A small but perfectly formed catalogue re-issued

This Heat (1979)

Heavy on tape loop experimentation, as found on tracks such as ‘24 Track Loop’, for every eerie clang and ghostly what’s-in-the-basement? clatter there is the blistering force of tracks like ‘Horizontal Hold’, which sounds like a helicopter taking off in the middle of a battlefield. It’s a lean record: tight, muscular and forceful, dry and sparse in tone but rich in its experimental depths. There’s a lurking sense of paranoia that floats over the record like an unwelcome apparition. The influence of the Canterbury Scene – particularly Robert Wyatt – can still be detected, too, but ‘This Heat’ is an album of a band very much forging its own personality.

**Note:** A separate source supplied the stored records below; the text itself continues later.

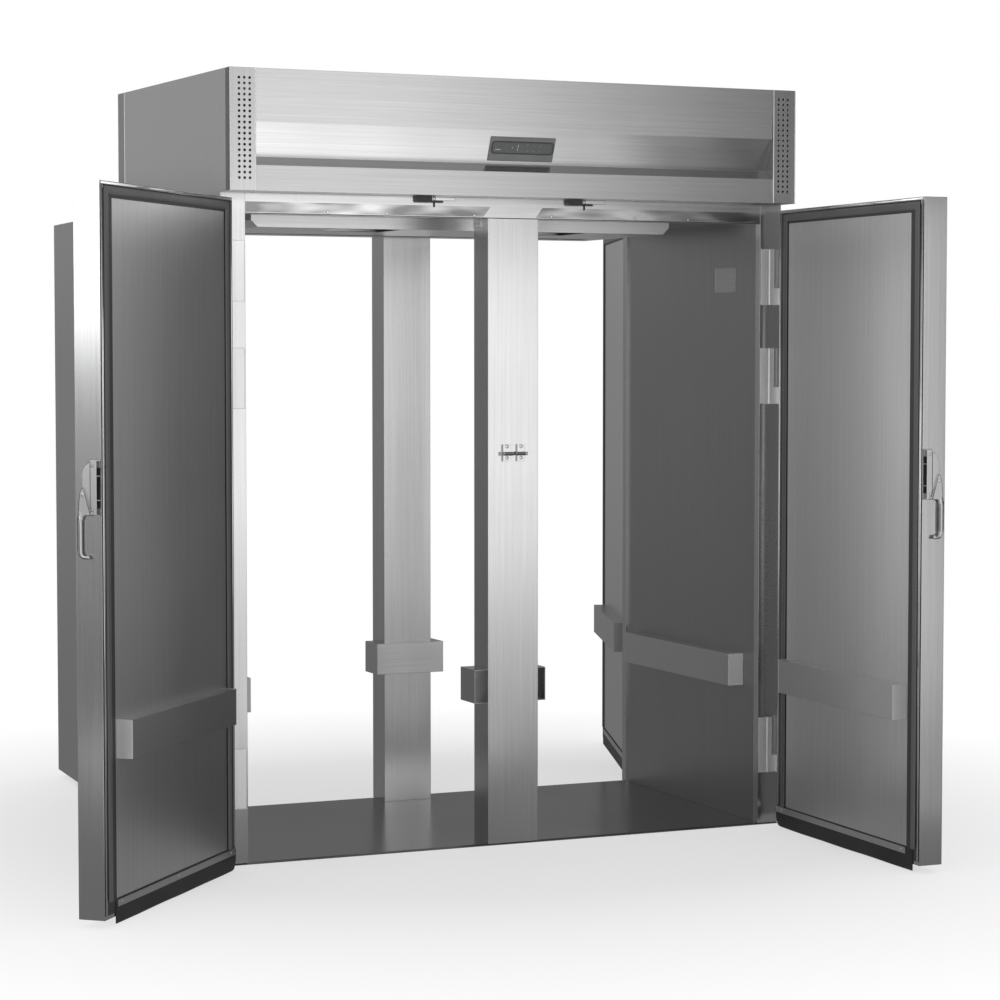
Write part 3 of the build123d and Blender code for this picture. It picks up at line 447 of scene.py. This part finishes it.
class Builder:
    """Gathers points and faces of one piece, with a material number for each face."""

    def __init__(self):
        self.points = []
        self.faces = []
        self.looks = []

    def grid(self, rows, look=0, close=False):
        """Joins rows of points into a skin."""
        first = len(self.points)
        width = len(rows[0])
        for row in rows:
            self.points += row
        for r in range(len(rows) - 1):
            for c in range(width if close else width - 1):
                a = first + r * width + c
                b = first + r * width + (c + 1) % width
                self.faces.append((a, b, b + width, a + width))
                self.looks.append(look)

    def fan(self, row, look=0):
        """Closes a row of points with one face."""
        first = len(self.points)
        self.points += row
        self.faces.append(tuple(range(first, first + len(row))))
        self.looks.append(look)

    def prism(self, outline, shift, look=0, inset=0.0):
        """A closed outline pushed along a vector, with its far rim drawn in a little."""
        centre = [sum(p[i] for p in outline) / len(outline) for i in range(3)]
        size = max(math.dist(p, centre) for p in outline)
        drawn = [tuple(c + (a - c) * (1 - inset / size) for a, c in zip(p, centre)) for p in outline]
        step = [tuple(a + 0.7 * s for a, s in zip(p, shift)) for p in outline]
        top = [tuple(a + s for a, s in zip(p, shift)) for p in drawn]
        self.grid([outline, step, top], look, close=True)
        self.fan(outline, look)
        self.fan(top, look)

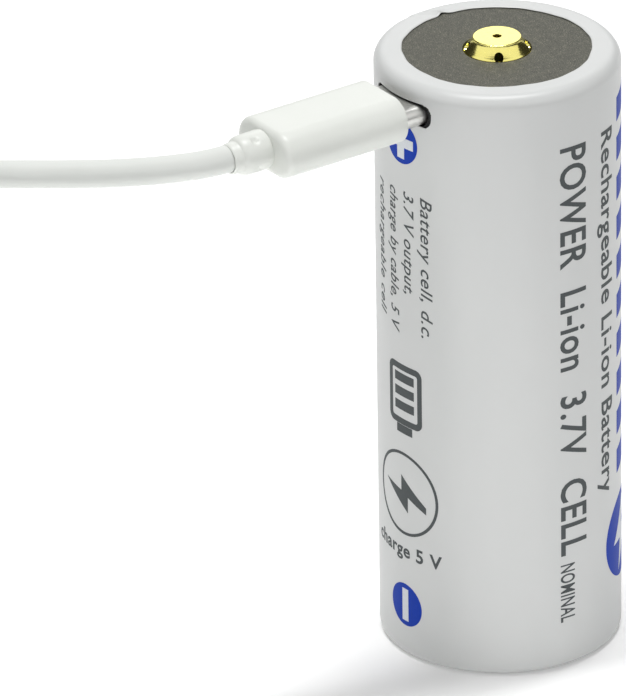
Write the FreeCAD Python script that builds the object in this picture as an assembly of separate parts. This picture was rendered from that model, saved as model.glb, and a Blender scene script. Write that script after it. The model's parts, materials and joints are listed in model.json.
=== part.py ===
"""Cylindrical rechargeable battery cell with a charging port and its charging cable.

Millimetres, +Z up.  The origin is the centre of the negative end, on the surface that the
cell stands on.  The charging port faces -Y and the cable leaves it along -Y.
Every sub-part is one closed solid, or a group of equal solids, in its own STEP file.
"""
import FreeCAD, Part
import math
import os

from FreeCAD import Vector

# ---------------------------------------------------------------- driving dimensions
WRAP_RADIUS = 13.3            # outside of the printed shrink sleeve
WRAP_WALL = 0.12
CELL_HEIGHT = 70.7            # negative land to the top of the positive button
WASHER_TOP = 69.28
LIP_RADIUS = 10.29            # opening of the sleeve round the washer
LIP_GAP = 0.02
SHOULDER_ROUND = 1.4
HEEL_ROUND = 0.9

BUTTON_TOP_RADIUS = 2.54
BUTTON_BASE_RADIUS = 3.55
BUTTON_WALL = 0.4
BUTTON_HOLE_RADIUS = 0.45
BUTTON_FLANGE_RADIUS = 5.0

STRIP_THICKNESS = 0.1
CAN_RADIUS = 13.05
CAN_WALL = 0.25
CAN_BOTTOM = 0.55
CAN_TOP = 63.2
BEAD_HEIGHT = 57.9

ROLL_START_RADIUS = 1.75
ROLL_TURNS = 7
ELECTRODE_THICKNESS = 0.45
SEPARATOR_THICKNESS = 0.12
LAYER_GAP = 0.05
ROLL_BOTTOM = 1.9
ROLL_TOP = 55.6

PORT_HEIGHT = 66.1            # centre line of the charging port and of its plug
RECEPTACLE_MOUTH = -11.6
RECEPTACLE_BACK = -5.0
BOARD_RADIUS = 11.3
BOARD_THICKNESS = 0.8
LINK_X = 5.2                  # where the positive link passes through the board
LINK_Y = 0.4
HOUSING_RADIUS = 13.1
HOUSING_BOTTOM = 63.45
HOUSING_TOP = 69.2

GRIP_FACE = -15.2             # front face of the plug's grip, plug part-way into the port
GRIP_WIDTH = 9.8
GRIP_THICKNESS = 5.2
GRIP_LENGTH = 15.6
PLUG_SHELL_LENGTH = 6.65
COLLAR_RADIUS = 2.2
COLLAR_LENGTH = 4.5
CABLE_DIAMETER = 3.0

COIL_X = -2.0
COIL_Y = -91.5
COIL_INNER_RADIUS = 13.5
COIL_OUTER_RADIUS = 19.5
COIL_HEIGHT = 6.0

SUPPLY_X = COIL_X - 15.4      # the cable's far plug, lying on the coil
SUPPLY_REAR = COIL_Y + 1.1
SUPPLY_Z = 9.85
SUPPLY_WIDTH = 16.0
SUPPLY_THICKNESS = 7.6
SUPPLY_LENGTH = 18.0
SUPPLY_SHELL_LENGTH = 12.0

# Route of the cable's free stretches, chosen by hand.
RUN_ROUTE = [
    (0.0, -30.8, 66.1),
    (0.0, -36.6, 66.1),
    (-1.95, -42.3, 66.1),
    (-5.15, -48.05, 66.1),
    (-10.2, -54.8, 66.1),
    (-14.9, -60.9, 66.1),
    (-18.55, -66.0, 63.6),
    (-21.3, -70.0, 58.8),
    (-22.7, -72.4, 52.6),
    (-23.05, -73.5, 41.7),
    (-23.0, -73.9, 29.2),
    (-23.1, -74.2, 16.5),
    (-22.9, -76.7, 9.9),
    (-22.3, -81.5, 4.8),
    (-21.2, -87.9, 1.9),
    (-19.8, -94.8, 1.55),
]
TAIL_ROUTE = [
    (16.0, -90.4, 4.5),
    (16.0, -76.6, 3.8),
    (6.2, -66.8, 3.2),
    (-7.6, -66.8, 6.0),
    (-17.4, -76.6, 9.85),
    (-17.4, -90.4, 9.85),
]

UP = Vector(0, 0, 1)
OUT = Vector(0, -1, 0)


# ---------------------------------------------------------------- building blocks
def save(shape, node):
    """Write one sub-part and say its volume."""
    bounds = shape.BoundBox
    print(f"{node:22s} {shape.Volume:10.3f} mm3  solids {len(shape.Solids):2d}  valid {shape.isValid()}"
          f"  z {bounds.ZMin:.3f}..{bounds.ZMax:.3f}")
    shape.exportStep(f"parts/{node}.step")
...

Health and Efficiency (1980)

A two-track, twenty-minute EP that contains the group’s most pop-leaning moment in the exquisite title track. It’s probably the band’s finest moment, simply because they manage to do so much with so little, and yet whilst ‘Health and Efficiency’ may be two tracks long, they are ones teeming with propulsion, ambition and oceanic levels of depth. The title track charges with gusto and Hayward’s drumming is frenzied in its rattling attacking but also joyfully restrained. This EP is a band playing with their palate. ‘Graphic/Varispeed’ is a cinematic in scope piece of ambient static, the eerie whirl of the tape feeling like an uncoiling anxiety attack.

Deceit (1981)

More paranoia here but this time perhaps more realised, with the fear of nuclear war acting as the sonic mushroom cloud. It’s a more complete, denser and varied record than ‘This Heat’, opening with the lullaby-esque ‘Sleep’, which is as beguiling as it is bewildering, and a truly unique opening to an album. It plants you into a world that already exists, no introduction, straight in there. If anything, you feel like you’ve arrived at the end of something – perhaps precisely being the point of nailing that nuclear level fear. Terrifying, utterly odd and sublimely original, it still sounds like nothing else.